Des animaux bien alimentés…
Côté prix de vente justement, le GAEC du Petit Bureau n’est pas à plaindre. « Il y a un manque de broutards blonds de haute qualité », note Christophe Gaillard. « Avec les résultats qu’ils ont, pas étonnant que Philippe et Mylène vendent bien leurs animaux. » Le GAEC travaille avec trois négociants (Blancal, Armaing et Galinier) et ses broutards partent en moyenne à 1.000 €. Le résultat d’un système simple, basé sur une alimentation de qualité, le choix d’une bonne génétique, l’observation et la présence constante des éleveurs auprès des animaux. Avec un taureau, acheté chez Georges Loubeau à Cassagnabère, le GAEC dispose de vaches avec une très bonne facilité de vêlage et des veaux qui « poussent » vite. Côté alimentation, le GAEC dispose de 60 ha de cultures fourragères. Les 60 vaches et les 25 génisses ont ainsi du foin à volonté et de l’ensilage deux fois par jour toute l’année, ce qui permet de surveiller plus efficacement le troupeau, selon Philippe Sicard. Pour les veaux, la ration de 2/3 d’orge aplati et 1/3 de correcteur azoté est disponible à volonté. Les éleveurs ont également généralisé la présence de pierres à sel à différents endroits de la stabulation. La complémentation des vaches fait toujours l’objet d’âpres discussions entre l’éleveur et le conseiller. « Il sait que ses vaches ont besoin d’une source supplémentaire de protéines, mais il fait sa forte tête », sourit Christophe Gaillard. « Trop cher pour le gain attendu », répond l’intéressé. « Je préfère ne pas lésiner sur les veaux, à la place. »
… et bien surveillés
Mais pour Philippe Sicard, l’arme absolue de son système reste son bâtiment. Réalisé en 2005, il fait un peu moins de 1.800 m² et a coûté dans les 150.000 €. « Auparavant, j’avais 3 petits bâtiments dispersés », ajoute l’éleveur. « Avec l’arrivée de Mylène dans le GAEC, j’ai décidé de tout regrouper en un même endroit. Il fallait donc soigner la conception, histoire de se faciliter au maximum le travail. » Pari réussi. Dans un vaste espace, clair et aéré, les associés disposent d’une vue d’ensemble sur tout le troupeau, dont la majeure partie vit ensemble dans la grande aire paillée qui occupe les 4/5ème du bâtiment. « Les vaches se voient toute l’année et se connaissent donc parfaitement », explique Christophe Gaillard. « Le fait de n’avoir qu’un bâtiment et seulement 3 parcelles pour les 3 lots limite énormément le stress lié aux déplacements ou aux changements de compagnie. Les vaches et les veaux s’y sentent bien et le rendent à l’éleveur. » De leur côté, les associés apprécient la facilité de surveillance, en un coup d’œil, de l’ensemble du troupeau et les aspects pratiques du bâtiment. Tout le fourrage de l’année est stocké à portée de main, dans une travée, tandis que l’ensilage est juste de l’autre côté du mur, dans des silos-couloirs bétonnés. Devant les balles de foin, 2 vieux tracteurs Fiat ne cachent pas leurs 30 ans de bons et loyaux services. « Pas besoin de plus », souligne Philippe Sicard. « Ils ne paient pas de mine mais ils sont faciles à réparer et font correctement leur boulot. Je mets dessus une dessileuse et une fourche et c’est largement suffisant. D’autant plus que tout est accessible et que j’ai prévu la place qu’il faut pour manœuvrer aisément. Avec 40 litres de gas-oil par mois et moins de 15.000 € de valeur en tout, ce n’est pas mon matériel qui pèse sur mes charges ! » En un ¼ d’heure, l’aliment est distribué et Philippe Sicard passe en moyenne 3 heures par jour pour s’occuper de l’ensemble de son troupeau.

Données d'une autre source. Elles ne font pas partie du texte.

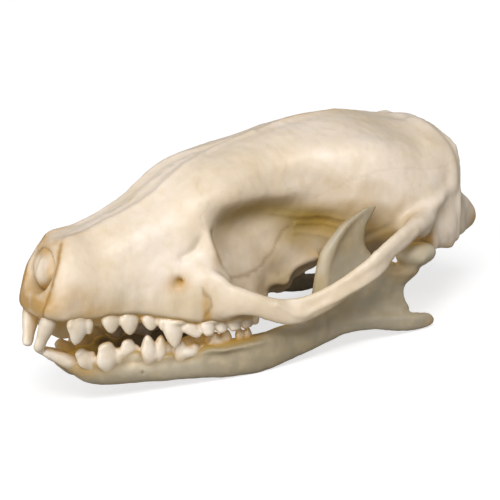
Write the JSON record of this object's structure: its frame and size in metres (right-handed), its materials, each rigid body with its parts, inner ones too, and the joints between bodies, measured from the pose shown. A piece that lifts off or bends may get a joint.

« Je ne me plains pas », conclut Philippe Sicard. « Mes veaux se vendent bien, je n’ai pas de grosses charges de production, je valorise mes parcelles les moins productives avec l’élevage et je travaille dans d’excellentes conditions. » Ce passionné aime par-dessus tout passer du temps avec ses animaux et cela se voit. Les veaux viennent spontanément voir les visiteurs, les vaches sont d’un calme olympien et l’élevage entier respire la tranquillité. Par simple plaisir, Philippe Sicard s’est même essayé à d’autres races et a récemment acheté quelques Aubrac, Bazadaises et Montbéliarde. Son plus gros souci, avec un troupeau qui marche bien, comme celui-là, c’est de décider quelles vaches il doit faire partir pour le renouvellement. « Depuis le temps que je les côtoie, c’est toujours un crève cœur de m’en séparer », avoue-t-il.